Penulis : Pramoedya Ananta Toer
Genre : Fiksi
Penerbit : Hasta Mitra
Halaman : 206
    Gadis Pantai merupakan novel fiksi karangan Pramoedya Ananta Toer yang ia tulis sekitar tahun 1965, seperti novel Pramoedya lainnya, Gadis Pantai juga sempat dilarang beredar atas tudingan berisi ajaran komunisme, bahkan pada saat penangkapan Pramoedya pada oktober 1965, bagian ke-dua dan ke-tiga dari novel ini dibakar tanpa sisa, Pramoedya sendiri pada awalnya memohon agar naskahnya tidak dibakar. Ia bahkan sempat berkata bahwa mereka boleh menyita semua barangnya asal tidak naskahnya, ia memohon agar setidaknya naskah tersebut sekedar disita negara, sayangnya permintaannya tidak digubris sama sekali.

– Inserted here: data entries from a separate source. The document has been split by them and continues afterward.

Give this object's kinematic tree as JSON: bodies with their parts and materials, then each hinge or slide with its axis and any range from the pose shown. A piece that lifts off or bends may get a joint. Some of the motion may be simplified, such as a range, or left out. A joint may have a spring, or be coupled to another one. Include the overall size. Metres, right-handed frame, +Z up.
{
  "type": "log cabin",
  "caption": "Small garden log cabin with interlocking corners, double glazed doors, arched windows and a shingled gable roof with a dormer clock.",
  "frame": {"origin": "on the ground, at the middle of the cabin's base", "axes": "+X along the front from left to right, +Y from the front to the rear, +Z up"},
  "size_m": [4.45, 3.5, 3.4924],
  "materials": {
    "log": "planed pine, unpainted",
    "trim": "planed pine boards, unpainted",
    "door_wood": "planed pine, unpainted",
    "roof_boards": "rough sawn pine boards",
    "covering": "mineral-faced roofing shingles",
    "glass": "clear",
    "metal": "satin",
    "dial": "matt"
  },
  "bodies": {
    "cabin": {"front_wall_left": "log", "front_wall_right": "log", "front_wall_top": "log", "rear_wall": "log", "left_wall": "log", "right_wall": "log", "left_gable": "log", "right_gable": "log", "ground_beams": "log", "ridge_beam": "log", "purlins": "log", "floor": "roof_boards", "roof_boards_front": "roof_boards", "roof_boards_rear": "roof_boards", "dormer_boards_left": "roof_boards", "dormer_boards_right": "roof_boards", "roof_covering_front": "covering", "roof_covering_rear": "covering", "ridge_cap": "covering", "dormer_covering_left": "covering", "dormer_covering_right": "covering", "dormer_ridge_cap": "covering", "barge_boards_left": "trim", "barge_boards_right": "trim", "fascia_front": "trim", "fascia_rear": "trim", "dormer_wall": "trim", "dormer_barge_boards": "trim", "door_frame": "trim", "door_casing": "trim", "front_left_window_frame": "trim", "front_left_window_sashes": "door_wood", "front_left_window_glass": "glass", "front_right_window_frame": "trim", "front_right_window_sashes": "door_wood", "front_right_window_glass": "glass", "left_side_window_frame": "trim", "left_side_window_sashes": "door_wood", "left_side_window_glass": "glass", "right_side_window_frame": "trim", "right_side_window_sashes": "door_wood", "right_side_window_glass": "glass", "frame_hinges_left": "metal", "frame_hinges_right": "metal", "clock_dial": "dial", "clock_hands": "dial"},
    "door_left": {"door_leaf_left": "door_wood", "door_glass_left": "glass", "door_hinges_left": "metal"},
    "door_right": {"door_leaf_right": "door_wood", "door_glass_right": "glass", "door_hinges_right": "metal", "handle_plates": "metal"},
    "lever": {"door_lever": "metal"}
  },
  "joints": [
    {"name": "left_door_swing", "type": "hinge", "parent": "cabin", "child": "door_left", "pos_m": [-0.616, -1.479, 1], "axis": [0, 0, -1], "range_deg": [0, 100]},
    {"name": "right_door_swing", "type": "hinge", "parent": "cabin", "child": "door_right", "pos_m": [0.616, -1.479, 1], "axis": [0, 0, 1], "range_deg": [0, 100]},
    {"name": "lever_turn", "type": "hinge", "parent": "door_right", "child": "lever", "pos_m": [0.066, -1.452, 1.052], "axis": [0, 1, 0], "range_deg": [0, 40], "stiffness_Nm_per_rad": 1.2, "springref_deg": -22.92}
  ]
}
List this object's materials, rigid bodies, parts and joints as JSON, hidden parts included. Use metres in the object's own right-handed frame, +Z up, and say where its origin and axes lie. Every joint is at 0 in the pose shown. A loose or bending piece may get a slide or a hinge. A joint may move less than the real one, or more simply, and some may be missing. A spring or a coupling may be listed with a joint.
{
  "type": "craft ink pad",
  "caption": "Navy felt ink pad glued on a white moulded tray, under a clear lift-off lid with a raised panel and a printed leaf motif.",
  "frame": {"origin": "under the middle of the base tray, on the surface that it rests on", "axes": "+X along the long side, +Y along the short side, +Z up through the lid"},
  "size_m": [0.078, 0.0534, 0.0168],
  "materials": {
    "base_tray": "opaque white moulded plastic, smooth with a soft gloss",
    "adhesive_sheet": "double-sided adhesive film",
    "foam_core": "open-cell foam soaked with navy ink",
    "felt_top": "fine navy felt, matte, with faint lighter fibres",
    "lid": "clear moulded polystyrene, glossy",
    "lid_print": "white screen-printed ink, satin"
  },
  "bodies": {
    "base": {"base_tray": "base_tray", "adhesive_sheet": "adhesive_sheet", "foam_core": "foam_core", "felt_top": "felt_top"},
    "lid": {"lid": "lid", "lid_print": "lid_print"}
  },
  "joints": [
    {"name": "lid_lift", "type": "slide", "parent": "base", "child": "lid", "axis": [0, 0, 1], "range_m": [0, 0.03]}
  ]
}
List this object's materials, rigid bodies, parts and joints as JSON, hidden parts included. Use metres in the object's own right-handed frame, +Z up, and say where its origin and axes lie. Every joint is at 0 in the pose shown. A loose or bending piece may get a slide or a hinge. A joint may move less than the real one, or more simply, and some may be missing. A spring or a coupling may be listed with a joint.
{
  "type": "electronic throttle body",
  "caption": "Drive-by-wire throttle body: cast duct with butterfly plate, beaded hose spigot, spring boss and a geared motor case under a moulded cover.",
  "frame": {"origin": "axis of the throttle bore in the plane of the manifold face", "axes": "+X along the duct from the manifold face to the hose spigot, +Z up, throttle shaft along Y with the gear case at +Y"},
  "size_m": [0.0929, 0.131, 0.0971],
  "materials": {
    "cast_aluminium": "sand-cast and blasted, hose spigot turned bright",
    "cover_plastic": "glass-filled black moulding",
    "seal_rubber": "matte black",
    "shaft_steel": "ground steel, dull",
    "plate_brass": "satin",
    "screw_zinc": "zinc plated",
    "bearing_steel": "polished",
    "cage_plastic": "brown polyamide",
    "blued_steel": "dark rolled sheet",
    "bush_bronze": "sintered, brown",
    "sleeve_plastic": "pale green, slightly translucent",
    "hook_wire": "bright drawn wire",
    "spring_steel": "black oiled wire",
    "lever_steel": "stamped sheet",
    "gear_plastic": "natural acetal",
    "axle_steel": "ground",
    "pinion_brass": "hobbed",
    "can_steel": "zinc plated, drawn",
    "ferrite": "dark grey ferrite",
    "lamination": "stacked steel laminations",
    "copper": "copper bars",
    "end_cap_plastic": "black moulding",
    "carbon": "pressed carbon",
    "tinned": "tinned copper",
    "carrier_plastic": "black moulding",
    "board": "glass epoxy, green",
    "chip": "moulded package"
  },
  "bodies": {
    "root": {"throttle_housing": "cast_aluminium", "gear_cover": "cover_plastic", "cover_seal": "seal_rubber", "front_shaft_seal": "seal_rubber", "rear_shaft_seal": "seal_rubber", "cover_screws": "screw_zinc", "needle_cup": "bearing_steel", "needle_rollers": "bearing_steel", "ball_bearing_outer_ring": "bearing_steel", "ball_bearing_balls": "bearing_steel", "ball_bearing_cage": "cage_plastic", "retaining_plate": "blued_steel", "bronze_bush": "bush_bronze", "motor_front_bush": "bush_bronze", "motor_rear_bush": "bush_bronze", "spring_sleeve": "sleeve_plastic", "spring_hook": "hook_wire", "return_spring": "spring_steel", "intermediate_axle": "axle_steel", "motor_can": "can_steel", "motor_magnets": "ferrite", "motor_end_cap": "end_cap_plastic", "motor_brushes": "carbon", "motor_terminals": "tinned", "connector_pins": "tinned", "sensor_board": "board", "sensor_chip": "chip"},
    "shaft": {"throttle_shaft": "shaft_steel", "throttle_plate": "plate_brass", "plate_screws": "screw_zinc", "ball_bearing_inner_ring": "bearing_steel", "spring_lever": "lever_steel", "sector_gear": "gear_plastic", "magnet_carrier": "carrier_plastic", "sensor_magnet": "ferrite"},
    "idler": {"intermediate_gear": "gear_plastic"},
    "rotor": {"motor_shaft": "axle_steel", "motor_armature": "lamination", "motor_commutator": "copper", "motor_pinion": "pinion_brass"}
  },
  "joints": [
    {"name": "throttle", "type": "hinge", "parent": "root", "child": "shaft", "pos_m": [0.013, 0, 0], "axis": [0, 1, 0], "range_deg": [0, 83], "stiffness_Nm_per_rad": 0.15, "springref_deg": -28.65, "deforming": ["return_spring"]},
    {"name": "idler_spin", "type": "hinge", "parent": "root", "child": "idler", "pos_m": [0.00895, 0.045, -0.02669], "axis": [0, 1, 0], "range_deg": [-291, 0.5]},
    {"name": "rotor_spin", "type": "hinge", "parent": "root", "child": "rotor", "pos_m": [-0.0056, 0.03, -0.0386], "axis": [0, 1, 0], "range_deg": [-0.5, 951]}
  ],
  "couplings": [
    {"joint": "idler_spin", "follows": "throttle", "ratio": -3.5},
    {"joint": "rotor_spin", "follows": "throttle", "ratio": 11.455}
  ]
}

 novel ini menceritakan seorang gadis pantai yang harus menerima nasibnya dinikahkan secara paksa dengan seorang bendoro bupati Jepara oleh kedua orang tuanya, alasan pernikahan tersebut dengan tujuan meningkatkan derajat keluarga dan agar si Gadis Pantai beserta keluarga dapat lebih hidup sejahtera.

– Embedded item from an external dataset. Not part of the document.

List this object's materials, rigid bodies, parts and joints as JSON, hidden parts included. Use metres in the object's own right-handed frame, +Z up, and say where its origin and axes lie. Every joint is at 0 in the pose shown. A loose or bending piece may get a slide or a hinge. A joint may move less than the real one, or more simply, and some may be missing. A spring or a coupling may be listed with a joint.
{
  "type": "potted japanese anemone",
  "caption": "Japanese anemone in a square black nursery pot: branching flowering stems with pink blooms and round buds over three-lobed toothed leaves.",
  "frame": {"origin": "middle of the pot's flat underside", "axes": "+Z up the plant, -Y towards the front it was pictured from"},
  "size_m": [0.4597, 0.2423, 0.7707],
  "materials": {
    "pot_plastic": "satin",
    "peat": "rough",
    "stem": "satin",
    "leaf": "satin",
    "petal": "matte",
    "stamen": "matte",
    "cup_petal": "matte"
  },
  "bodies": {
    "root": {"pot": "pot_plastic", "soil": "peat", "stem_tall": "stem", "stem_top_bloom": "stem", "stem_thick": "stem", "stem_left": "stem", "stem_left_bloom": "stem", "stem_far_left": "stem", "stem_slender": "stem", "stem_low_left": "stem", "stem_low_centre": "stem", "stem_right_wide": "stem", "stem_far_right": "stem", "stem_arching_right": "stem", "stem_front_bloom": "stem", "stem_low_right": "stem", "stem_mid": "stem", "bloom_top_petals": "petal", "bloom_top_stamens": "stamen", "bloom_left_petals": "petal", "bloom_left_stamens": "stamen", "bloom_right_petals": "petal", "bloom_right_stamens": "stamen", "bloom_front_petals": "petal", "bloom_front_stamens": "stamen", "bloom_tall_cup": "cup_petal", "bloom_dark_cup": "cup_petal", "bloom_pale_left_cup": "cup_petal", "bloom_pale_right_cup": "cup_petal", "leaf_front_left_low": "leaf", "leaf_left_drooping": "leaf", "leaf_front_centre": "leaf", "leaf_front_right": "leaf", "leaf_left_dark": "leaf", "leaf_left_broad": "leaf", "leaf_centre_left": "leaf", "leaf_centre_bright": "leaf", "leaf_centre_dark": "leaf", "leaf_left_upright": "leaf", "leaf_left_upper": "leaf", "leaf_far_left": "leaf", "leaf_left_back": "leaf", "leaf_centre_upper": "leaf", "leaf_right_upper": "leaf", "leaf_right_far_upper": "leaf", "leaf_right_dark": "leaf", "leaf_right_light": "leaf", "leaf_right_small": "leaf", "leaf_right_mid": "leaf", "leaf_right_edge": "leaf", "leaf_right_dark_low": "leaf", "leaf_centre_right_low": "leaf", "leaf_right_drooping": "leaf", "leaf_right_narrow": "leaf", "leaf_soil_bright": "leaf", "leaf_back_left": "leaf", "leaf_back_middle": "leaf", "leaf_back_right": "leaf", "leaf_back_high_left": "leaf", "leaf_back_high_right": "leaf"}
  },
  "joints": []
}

   Novel ini berisi berbagai permasalahan yang masih relevan bahkan hingga saat ini. Yang paling menarik bagi saya adalah mengenai keinginan sejati si Gadis Pantai, sepanjang jalannya cerita berkali-kali diceritakan bahwa Gadis Pantai lebih menyukai kehidupannya semasa di pantai, ia ingin hidup lebih bebas dan tanpa dikekang. Pramoedya sendiri juga memiliki prinsip yang demikian, ia pernah berkata pada adiknya Soesilo untuk melakukan apa yang disukainya asal tidak meminta-minta pada orang lain.

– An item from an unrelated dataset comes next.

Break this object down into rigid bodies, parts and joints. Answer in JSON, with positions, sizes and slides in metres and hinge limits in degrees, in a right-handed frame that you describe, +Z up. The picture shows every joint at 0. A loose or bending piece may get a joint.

   Pramoedya Ananta Toer menulis novel ini berdasarkan hayalannya mengenai sosok neneknya yang ia sendiri tidak tahu kisah hidup bahkan namanya, ia hanya tahu sedikit kehidupannya dari cerita berbagai orang. Saya rasa, tokoh Gadis Pantai ini seperti gambaran ideal seorang tokoh bagi Pramoedya. Selain itu, saya justru merasakan ada sedikit kemiripan antara si Gadis Pantai dengan adik kandung Pramoedya yang bernama Soesilo. Mereka memiliki kemiripan yang mana keduanya sama-sama berusaha mengenal diri mereka sendiri dan memutuskan melakukan apa yang benar-benar mereka inginkan. Jika si Gadis Pantai memutuskan berkelana, Soesilo memutuskan memulung pada masa tuanya.
   Cover dari novel ini juga menarik, yang mana terdapat potret seorang gadis pantai yang sedang duduk dengan latar belakang pantai dan kedua orang tuanya yang berdiri sembari memegang payung. Sangat cocok dengan isinya yang memang ceritanya berputar pada Gadis Pantai dan hubungannya dengan kedua orangtuanya. Pakaian Gadis Pantai juga terlihat lebih mewah jika dibandingkan dengan pakaian kedua orang tuanya, yang semakin memggambarkan kedudukannya sebagai wanita terhormat istri bendoro bupati Jepara.
    Selain covernya, novel ini juga memiliki cerita yang sangat menarik, pembaca disuguhkan dengan perkembangan karakter Gadis Pantai yang semakin berjalannya cerita semakin mengerti apa yang ia inginkan, selain itu terdapat pula berbagai konflik yang terjadi di sekitar Gadis Pantai yang menyebabkan dirinya secara tidak langsung ikut berkembang. Penamaan tokoh di novel ini juga menarik dan menyebabkannya lebih mudah diingat, seperti penamaan Gadis Pantai yang dapat menyebabkan para pembaca mengimajinasikan tokoh tersebut lebih mudah karena namanya, ataupun si dul pendongeng atau yang sering dipanggil dul gendeng oleh berbagai warga sekitar, dul pendongeng memiliki nama yang sangat sesuai dengan kebiasannya, walaupun perannya tergolong kecil, Pramoedya berhasil membuatnya menjadi tokoh yang berkesan dan dapat diingat betul oleh para pembaca.
    Sayangnya, novel ini juga memiliki berbagai kekurangan yang fatal, salah satunya adalah akhir cerita dari novel ini yang cukup menggantung dan beberapa bagian yang terasa kurang, yang mana seharusnya novel ini memiliki bagian ke-dua dan ke-tiga. Nahasnya, salinan dari bagian ke-dua dan ke-tiga dari novel ini sudah tidak tersisa karena sewenang-wenangan yang terjadi pada Pramoedya, salinan dari novel ini dibakar habis oleh para Angkatan Darat pada masa itu, dengan alasan bermuatan ajaran komunis, walaupun bagian pertama ini salinannya selamat, beberapa salinan dari bagian pertama juga hilang sehingga ada beberapa bagian cerita yang terasa kurang, sehingga menyebabkan para pembaca akan merasa cerita di novel ini tidak komplit.